Why does this if statement work but this other solution does not?

Question

Im doing this for a dice game where the player is switched if either dice rolled is a 1 or if 6 is rolled twice in a row. My friends code worked but mine didn't, It looks like my if statement accomplishes the same thing.

This code works(friends code):

if (dice === 1 || diceTwo === 1) {
    nextPlayer();
} else if (doubleSix === 6) {
    if (dice === 6 || diceTwo === 6) {
        roundScore = 0;
        score[activePlayer] = 0;
        nextPlayer();
    }
} else {
    roundScore += (dice + diceTwo);
    document.querySelector('#current-' + activePlayer).textContent = roundScore;
    doubleSix = dice;
}

This code does not (my code):

if (dice !== 1 || diceTwo !== 1) {
    //Add score
    if (doubleSix === 6 && dice === 6) {
        roundScore = 0;
        score = 0;
        nextPlayer();
    } else if {
        roundScore += (dice + diceTwo) ;
        document.querySelector('#current-' + activePlayer).textContent = roundScore;
        doubleSix = dice;
    }
    } else {
    //Next Player
    nextPlayer();
}

Answer 1

Firstly your friends code only requires one dice to be a 1. You require both dice to be a 1 to run nextPlayer

This is because of what is called De Morgan's laws

Your code should have

if (dice !== 1 && diceTwo !== 1) {

Suggested Improvements..

As a general rule it is a bad idea to call items of a similar nature dice, diceTwo etc. It is much better to have an array of dice, as if you increase the number of dice, the code still works without modification.

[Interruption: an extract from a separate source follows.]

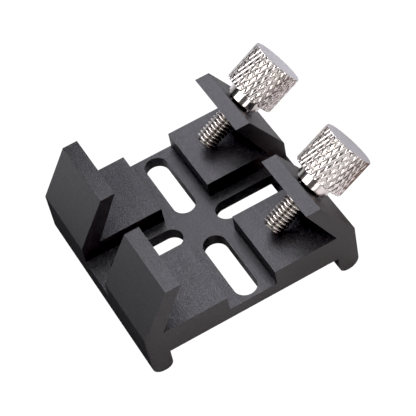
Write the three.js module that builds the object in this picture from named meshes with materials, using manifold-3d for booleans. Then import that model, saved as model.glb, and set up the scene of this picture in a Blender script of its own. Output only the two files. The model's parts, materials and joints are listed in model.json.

Also, I am not sure why you are only looking for a six with the first dice of the previous round, joined with any dice of the current round. I would have thought you were looking for any six in the previous round with any six in the current round...

Your friends code would be better as...

var foundSix = false;

// method to sum array
function sum(total, num) {
   return total + num;
}

// ... more code

// check for a 1...
if (dice.indexOf(1) >= 0) {
    nextPlayer();
} else if (foundSix) {
    // check for a 6
    if (dice.indexOf(6) >= 0) {
        roundScore = 0;
        score[activePlayer] = 0;
        nextPlayer();
    }
} else {
    // roundScore += (dice[0] + dice[1]);
    // use array reduce here...
    roundScore = dice.reduce( sum, roundScore);
    document.querySelector('#current-' + activePlayer).textContent = roundScore;
    // doubleSix = dice[0];
    // check ALL dice for a six..
    foundSix = (dice.indexOf(6) >= 0);
}

Answer 2

Just a quick look, but shouldn't this: (dice !== 1 || diceTwo !== 1) be changed to an AND like this: (dice !== 1 && diceTwo !== 1) because you are checking that a one was not rolled by both dice and diceTwo?

Answer 3

Your if statements do not do the same thing.

Your friend's code:

if (dice === 1 || diceTwo === 1) {
    // dice is 1, or diceTwo is 1.
} else { 
    // neither dice nor diceTwo is 1.
}

Your code:

if (dice !== 1 || diceTwo !== 1) {
    // dice is not 1, or dice2 is not 1.  In other words this will match all cases except snake eyes.
} else {
    // both dice and diceTwo === 1
}

Answer 4

Read up on De Morgan's rule. The negation of dice === 1 || diceTwo === 1 is not dice !== 1 || diceTwo !== 1, but rather dice !== 1 && diceTwo !== 1.

In words: the opposite of "one of the dice is 1" is not "one of the dice is not 1", but rather "both of the dice are not 1".